Everything you need to know about building a house from someone who’s never done it before

So now I am in charge of building this house what is the plan?

Well…..It may be because I am totally naive and know absolutely nothing about building houses but it seems to me that the process of building the house comes in three simple sections.

screenshot2019-01-31at12.36.50How hard can it be…?

Firstly the ground works, foundations, drainage and pipes and stuff.

Secondly: the frame. We are getting this made by Scotframe. It will have doors, windows, internal walls staircase, insulation and all, all prepared in the factory. It gets erected on site to wind and watertight in four days (FOUR DAYS?!) It then just needs the cladding and slates on.

Lastly: By then you’ve basically got something that looks like a house on the outside and you need all the stuff done on the inside: heating, wires, flooring, bathrooms, kitchen.

Does that sound right to you? It sounds simple enough doesn’t it?

Look I have organised loads of stuff in my life.
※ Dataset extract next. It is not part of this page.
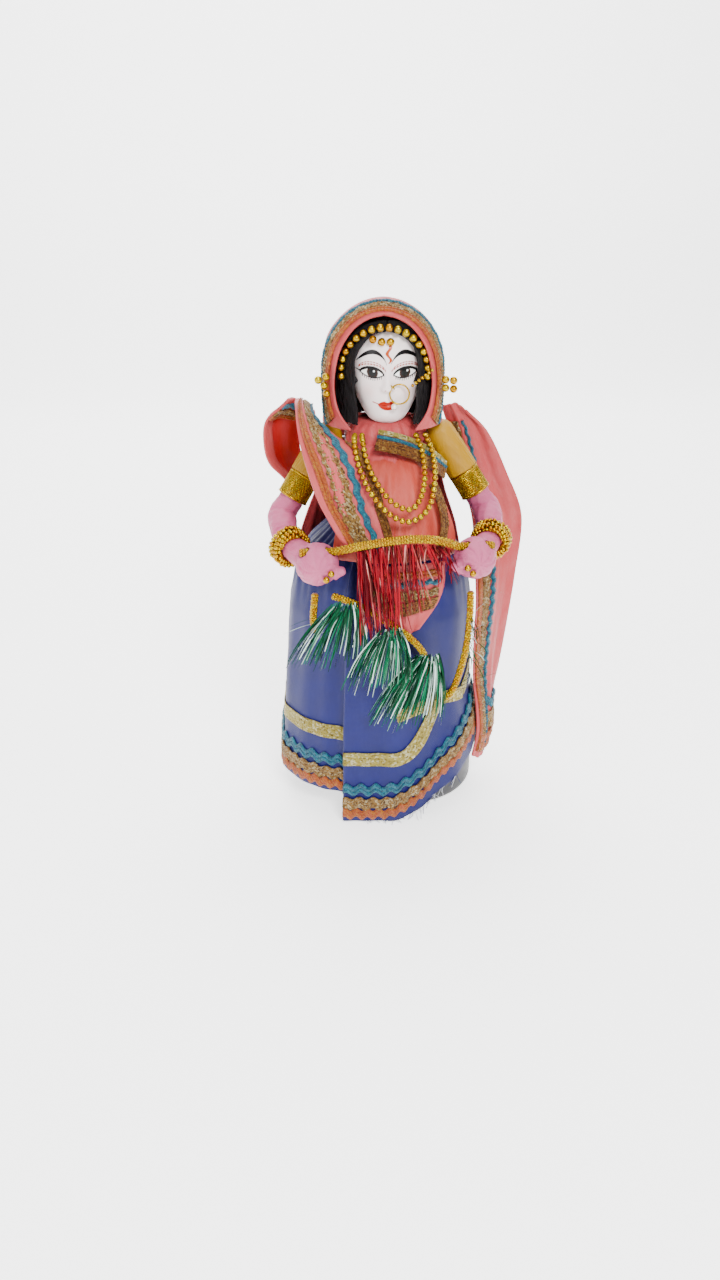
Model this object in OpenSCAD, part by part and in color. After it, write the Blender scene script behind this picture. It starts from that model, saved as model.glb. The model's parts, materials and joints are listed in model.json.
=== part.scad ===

Once, when my youngest was a baby I arranged for some fallen trees on Arran to be transported back to Glasgow, made into a boat by the amazing Galgael and then sailed back to Arran where it circumnavigated the island stopping at four ports on the way to different festivities and events. I keep the family logistics running, I run the Naseby Park Cherry Blossom Festival, at work I organize everything all the time. When I have a few moments free I invent new things to organize to fill the time like complex multi-day walks following a massive birthday celebration or a business doing ceilidhs to disco music.

I think I should be OK with building this house. I hope …. Watch this space.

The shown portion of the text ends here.